• Work required: What is needed is an exact copy of the lines from the one containing "the two files." to the one containing "import Module from 'manifold-3d';", both lines included, and no other lines.

━━ Extracted information ━━

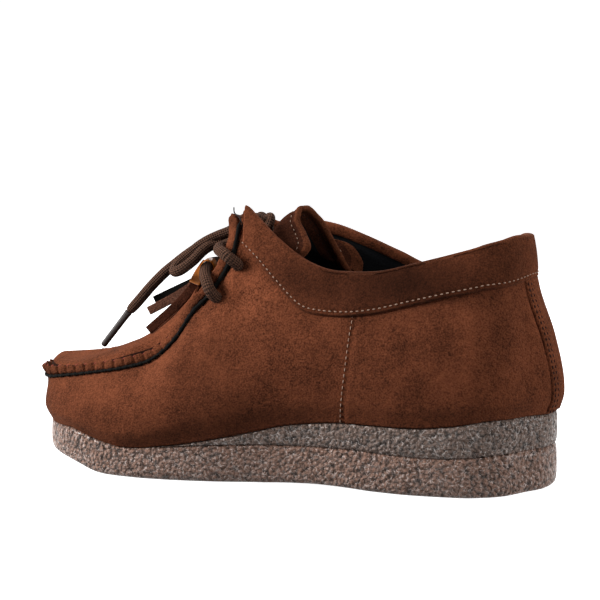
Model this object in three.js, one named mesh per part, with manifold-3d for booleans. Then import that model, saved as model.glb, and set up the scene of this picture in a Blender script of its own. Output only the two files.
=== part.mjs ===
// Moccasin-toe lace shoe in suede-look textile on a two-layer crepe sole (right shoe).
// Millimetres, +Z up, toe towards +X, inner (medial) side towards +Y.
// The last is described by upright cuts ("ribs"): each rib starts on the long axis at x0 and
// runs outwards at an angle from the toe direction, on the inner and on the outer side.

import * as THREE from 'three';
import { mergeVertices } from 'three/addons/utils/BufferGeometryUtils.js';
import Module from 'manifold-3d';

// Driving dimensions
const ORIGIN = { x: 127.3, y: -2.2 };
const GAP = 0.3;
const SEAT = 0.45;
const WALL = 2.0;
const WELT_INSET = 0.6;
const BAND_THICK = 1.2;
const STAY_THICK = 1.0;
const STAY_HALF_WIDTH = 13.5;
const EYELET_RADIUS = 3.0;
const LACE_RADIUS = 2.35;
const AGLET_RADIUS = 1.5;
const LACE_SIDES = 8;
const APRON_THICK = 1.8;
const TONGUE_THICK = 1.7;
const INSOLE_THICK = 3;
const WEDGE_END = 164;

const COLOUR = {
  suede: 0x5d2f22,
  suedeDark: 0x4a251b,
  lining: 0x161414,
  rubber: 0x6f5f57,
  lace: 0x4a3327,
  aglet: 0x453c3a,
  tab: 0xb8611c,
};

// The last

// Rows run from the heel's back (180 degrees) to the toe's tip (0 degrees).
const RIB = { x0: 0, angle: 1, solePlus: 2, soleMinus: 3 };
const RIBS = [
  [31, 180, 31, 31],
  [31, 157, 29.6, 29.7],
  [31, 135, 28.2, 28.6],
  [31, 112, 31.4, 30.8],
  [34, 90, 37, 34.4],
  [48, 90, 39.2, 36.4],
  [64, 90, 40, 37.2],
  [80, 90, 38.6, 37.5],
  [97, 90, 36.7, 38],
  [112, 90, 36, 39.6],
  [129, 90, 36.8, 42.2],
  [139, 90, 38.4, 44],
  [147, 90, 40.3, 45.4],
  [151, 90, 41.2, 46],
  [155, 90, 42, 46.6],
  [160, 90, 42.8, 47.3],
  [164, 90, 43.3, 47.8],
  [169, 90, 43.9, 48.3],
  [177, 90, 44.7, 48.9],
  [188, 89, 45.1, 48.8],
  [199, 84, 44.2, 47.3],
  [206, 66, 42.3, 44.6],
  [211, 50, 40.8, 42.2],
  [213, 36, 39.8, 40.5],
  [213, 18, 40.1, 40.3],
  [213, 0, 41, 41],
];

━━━
━━ Extracted information ━━

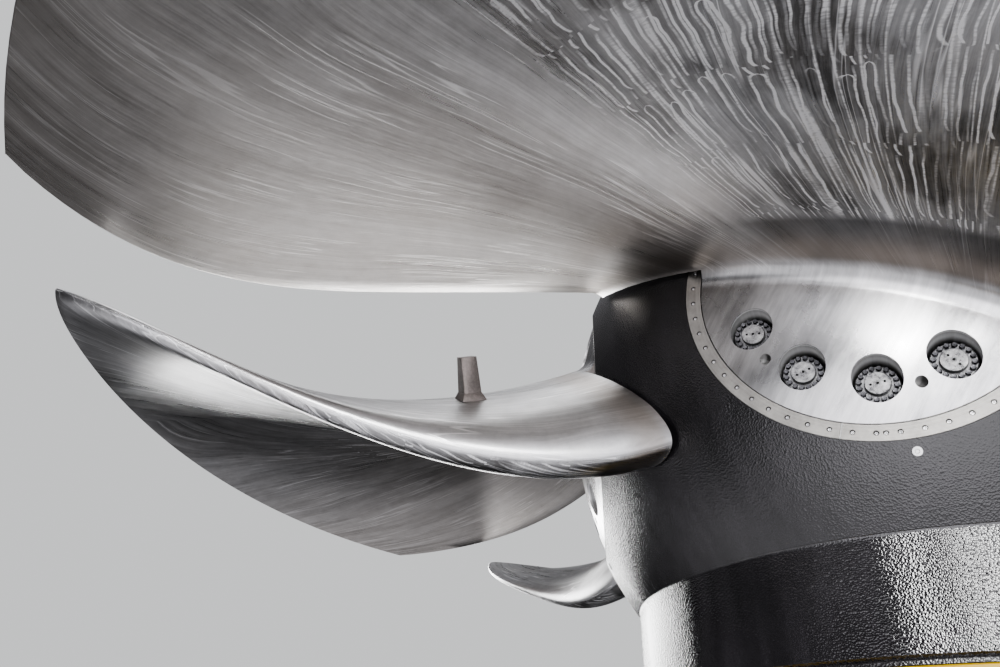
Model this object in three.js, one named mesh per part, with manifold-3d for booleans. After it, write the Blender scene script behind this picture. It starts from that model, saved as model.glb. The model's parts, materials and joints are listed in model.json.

━━━

• Right answer:
Model this object in three.js, one named mesh per part, with manifold-3d for booleans. Then import that model, saved as model.glb, and set up the scene of this picture in a Blender script of its own. Output only the two files.
=== part.mjs ===
// Moccasin-toe lace shoe in suede-look textile on a two-layer crepe sole (right shoe).
// Millimetres, +Z up, toe towards +X, inner (medial) side towards +Y.
// The last is described by upright cuts ("ribs"): each rib starts on the long axis at x0 and
// runs outwards at an angle from the toe direction, on the inner and on the outer side.

import * as THREE from 'three';
import { mergeVertices } from 'three/addons/utils/BufferGeometryUtils.js';
import Module from 'manifold-3d';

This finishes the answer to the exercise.